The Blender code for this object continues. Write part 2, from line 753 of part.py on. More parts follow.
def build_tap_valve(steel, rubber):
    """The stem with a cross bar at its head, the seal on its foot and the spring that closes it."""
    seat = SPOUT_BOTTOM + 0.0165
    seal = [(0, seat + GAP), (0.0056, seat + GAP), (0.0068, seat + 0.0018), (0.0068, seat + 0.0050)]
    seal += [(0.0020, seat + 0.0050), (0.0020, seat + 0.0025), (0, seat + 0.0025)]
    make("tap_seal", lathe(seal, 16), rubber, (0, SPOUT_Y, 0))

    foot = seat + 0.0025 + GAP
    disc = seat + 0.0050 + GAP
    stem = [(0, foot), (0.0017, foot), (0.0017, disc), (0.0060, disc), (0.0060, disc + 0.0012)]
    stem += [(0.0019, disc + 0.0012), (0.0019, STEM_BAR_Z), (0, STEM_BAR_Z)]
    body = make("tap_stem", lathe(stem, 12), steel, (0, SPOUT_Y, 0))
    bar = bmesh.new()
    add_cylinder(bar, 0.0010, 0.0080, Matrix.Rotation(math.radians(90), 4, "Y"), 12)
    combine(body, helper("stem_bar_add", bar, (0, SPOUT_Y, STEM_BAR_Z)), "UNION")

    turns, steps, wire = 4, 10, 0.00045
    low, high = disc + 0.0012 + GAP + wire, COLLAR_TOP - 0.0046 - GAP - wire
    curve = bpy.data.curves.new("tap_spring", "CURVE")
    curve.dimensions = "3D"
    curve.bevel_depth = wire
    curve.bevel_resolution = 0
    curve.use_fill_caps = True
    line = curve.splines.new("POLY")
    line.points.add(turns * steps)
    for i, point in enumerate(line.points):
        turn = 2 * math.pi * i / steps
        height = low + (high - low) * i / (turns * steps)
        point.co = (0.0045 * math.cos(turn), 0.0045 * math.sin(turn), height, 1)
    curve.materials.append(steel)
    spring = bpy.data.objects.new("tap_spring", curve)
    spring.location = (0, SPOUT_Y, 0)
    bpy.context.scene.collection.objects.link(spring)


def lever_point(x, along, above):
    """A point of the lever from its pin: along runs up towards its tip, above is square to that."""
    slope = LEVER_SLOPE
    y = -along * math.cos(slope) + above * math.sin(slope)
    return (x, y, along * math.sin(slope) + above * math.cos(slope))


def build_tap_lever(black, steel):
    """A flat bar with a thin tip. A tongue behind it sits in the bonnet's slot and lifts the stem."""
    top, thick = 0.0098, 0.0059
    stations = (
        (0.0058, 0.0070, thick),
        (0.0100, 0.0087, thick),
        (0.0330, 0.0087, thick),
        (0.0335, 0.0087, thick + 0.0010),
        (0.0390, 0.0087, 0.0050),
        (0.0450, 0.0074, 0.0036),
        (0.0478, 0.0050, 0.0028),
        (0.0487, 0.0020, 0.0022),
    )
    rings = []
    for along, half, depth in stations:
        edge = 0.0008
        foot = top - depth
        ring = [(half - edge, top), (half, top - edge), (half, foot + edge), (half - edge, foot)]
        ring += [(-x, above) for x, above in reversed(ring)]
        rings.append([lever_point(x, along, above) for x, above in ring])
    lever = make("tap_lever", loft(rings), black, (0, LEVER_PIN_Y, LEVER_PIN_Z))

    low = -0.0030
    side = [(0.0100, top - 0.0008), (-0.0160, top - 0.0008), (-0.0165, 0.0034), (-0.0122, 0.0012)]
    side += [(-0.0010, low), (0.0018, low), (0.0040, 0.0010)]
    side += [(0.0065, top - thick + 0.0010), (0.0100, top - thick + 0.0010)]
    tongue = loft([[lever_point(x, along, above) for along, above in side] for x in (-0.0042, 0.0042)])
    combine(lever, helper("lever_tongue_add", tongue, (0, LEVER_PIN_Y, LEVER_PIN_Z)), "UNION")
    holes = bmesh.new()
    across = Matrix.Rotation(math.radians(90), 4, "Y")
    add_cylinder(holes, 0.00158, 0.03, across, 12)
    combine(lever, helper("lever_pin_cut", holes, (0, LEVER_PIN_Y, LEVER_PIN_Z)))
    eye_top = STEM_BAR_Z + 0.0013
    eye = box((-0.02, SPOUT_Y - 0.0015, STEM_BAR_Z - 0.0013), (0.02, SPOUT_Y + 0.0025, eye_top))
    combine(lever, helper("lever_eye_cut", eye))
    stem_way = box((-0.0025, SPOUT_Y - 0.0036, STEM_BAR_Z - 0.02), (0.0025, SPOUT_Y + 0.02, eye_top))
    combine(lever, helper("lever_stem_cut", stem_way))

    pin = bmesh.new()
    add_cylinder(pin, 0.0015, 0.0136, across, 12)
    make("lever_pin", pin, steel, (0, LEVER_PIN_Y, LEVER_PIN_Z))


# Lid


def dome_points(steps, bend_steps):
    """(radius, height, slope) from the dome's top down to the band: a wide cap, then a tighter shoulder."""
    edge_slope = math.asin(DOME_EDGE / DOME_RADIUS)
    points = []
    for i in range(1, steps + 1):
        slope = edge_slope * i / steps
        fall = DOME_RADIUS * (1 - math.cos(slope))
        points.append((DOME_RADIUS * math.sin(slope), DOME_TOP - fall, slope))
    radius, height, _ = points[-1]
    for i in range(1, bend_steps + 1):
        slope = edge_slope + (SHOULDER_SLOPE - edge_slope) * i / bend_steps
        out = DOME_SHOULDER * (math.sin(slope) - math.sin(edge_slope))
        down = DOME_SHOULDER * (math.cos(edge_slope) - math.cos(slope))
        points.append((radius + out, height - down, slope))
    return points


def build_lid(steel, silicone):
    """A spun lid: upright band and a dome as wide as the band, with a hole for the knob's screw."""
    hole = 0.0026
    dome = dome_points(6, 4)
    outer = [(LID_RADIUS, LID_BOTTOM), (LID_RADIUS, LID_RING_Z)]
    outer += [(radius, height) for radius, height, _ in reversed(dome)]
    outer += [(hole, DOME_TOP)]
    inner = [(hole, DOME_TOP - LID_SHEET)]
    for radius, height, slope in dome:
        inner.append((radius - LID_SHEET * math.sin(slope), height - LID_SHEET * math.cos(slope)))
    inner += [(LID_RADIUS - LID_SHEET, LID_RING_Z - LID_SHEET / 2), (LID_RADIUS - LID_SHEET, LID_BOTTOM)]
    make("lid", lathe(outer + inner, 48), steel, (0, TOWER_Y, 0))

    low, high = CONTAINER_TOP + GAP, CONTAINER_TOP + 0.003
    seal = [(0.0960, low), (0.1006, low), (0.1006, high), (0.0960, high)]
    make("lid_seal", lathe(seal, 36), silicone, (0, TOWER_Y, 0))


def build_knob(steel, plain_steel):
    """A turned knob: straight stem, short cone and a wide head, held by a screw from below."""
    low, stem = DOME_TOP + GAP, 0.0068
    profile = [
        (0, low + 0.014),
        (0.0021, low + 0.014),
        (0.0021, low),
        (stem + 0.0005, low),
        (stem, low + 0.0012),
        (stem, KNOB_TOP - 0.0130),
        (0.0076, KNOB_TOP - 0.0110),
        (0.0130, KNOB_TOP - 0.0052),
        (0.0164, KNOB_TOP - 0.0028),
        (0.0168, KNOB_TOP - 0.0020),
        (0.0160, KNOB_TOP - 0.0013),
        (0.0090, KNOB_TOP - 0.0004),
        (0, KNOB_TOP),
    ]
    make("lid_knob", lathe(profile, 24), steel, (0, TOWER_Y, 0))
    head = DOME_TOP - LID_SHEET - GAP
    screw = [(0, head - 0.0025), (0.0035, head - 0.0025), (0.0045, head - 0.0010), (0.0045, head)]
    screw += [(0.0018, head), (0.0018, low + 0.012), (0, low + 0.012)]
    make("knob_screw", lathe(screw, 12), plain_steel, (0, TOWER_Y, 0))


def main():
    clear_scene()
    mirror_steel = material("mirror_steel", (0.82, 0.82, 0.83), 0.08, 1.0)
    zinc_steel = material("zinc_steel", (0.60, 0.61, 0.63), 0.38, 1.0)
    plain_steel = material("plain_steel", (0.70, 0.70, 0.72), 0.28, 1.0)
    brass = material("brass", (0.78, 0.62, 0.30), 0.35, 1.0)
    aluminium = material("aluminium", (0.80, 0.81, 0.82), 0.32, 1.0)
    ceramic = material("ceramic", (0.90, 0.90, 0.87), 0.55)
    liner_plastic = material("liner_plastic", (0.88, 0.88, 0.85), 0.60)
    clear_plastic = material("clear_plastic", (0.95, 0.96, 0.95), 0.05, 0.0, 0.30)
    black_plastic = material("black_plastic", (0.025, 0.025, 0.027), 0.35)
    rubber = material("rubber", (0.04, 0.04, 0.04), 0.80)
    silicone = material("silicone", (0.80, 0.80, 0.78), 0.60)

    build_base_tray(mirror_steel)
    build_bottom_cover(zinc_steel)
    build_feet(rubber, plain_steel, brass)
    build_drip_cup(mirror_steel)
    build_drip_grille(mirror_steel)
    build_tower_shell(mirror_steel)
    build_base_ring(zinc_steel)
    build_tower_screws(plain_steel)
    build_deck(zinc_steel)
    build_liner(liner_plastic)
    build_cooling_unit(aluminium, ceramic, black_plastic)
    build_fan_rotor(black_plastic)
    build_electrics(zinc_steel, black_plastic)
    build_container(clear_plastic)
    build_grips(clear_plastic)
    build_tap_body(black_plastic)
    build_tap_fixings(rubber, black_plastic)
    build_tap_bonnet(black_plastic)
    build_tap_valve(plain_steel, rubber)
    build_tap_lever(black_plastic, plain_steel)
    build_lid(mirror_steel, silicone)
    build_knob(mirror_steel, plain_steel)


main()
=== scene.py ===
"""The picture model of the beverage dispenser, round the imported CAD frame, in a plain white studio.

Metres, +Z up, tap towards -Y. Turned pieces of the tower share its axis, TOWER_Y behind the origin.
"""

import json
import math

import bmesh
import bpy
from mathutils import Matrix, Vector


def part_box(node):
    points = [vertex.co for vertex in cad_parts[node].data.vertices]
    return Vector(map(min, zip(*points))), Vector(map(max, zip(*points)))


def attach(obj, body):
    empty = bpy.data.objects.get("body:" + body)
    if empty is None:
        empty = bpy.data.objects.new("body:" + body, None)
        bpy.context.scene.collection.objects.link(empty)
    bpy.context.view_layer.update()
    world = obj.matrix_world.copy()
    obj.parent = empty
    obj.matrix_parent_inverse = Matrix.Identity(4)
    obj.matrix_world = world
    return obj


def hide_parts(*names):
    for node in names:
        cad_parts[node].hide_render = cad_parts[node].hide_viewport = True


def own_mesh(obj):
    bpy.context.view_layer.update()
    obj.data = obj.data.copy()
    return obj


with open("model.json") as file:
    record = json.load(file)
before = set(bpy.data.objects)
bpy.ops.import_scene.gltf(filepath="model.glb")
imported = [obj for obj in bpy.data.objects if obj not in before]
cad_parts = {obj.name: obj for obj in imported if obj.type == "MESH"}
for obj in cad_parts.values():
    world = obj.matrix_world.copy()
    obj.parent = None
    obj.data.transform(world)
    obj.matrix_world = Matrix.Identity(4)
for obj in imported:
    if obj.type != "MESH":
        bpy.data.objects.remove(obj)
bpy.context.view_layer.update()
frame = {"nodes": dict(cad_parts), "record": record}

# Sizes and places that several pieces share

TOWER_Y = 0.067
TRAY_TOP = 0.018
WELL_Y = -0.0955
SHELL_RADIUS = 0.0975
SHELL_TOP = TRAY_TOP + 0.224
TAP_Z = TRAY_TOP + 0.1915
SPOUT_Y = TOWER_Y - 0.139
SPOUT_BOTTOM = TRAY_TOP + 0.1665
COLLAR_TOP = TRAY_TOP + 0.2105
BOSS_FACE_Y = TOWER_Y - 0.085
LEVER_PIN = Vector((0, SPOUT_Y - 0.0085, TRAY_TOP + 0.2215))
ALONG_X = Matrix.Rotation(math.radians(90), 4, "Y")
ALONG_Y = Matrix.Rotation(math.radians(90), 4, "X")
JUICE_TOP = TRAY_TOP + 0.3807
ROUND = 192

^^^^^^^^

> **What you should do**
Only the lines from the one containing "cad_parts[node].hide_render = cad_parts[node].hide_viewport" through the one containing "imported = [obj" are to be reproduced, exactly as they appear.

> **Solution for this task**
        cad_parts[node].hide_render = cad_parts[node].hide_viewport = True


def own_mesh(obj):
    bpy.context.view_layer.update()
    obj.data = obj.data.copy()
    return obj


with open("model.json") as file:
    record = json.load(file)
before = set(bpy.data.objects)
bpy.ops.import_scene.gltf(filepath="model.glb")
imported = [obj for obj in bpy.data.objects if obj not in before]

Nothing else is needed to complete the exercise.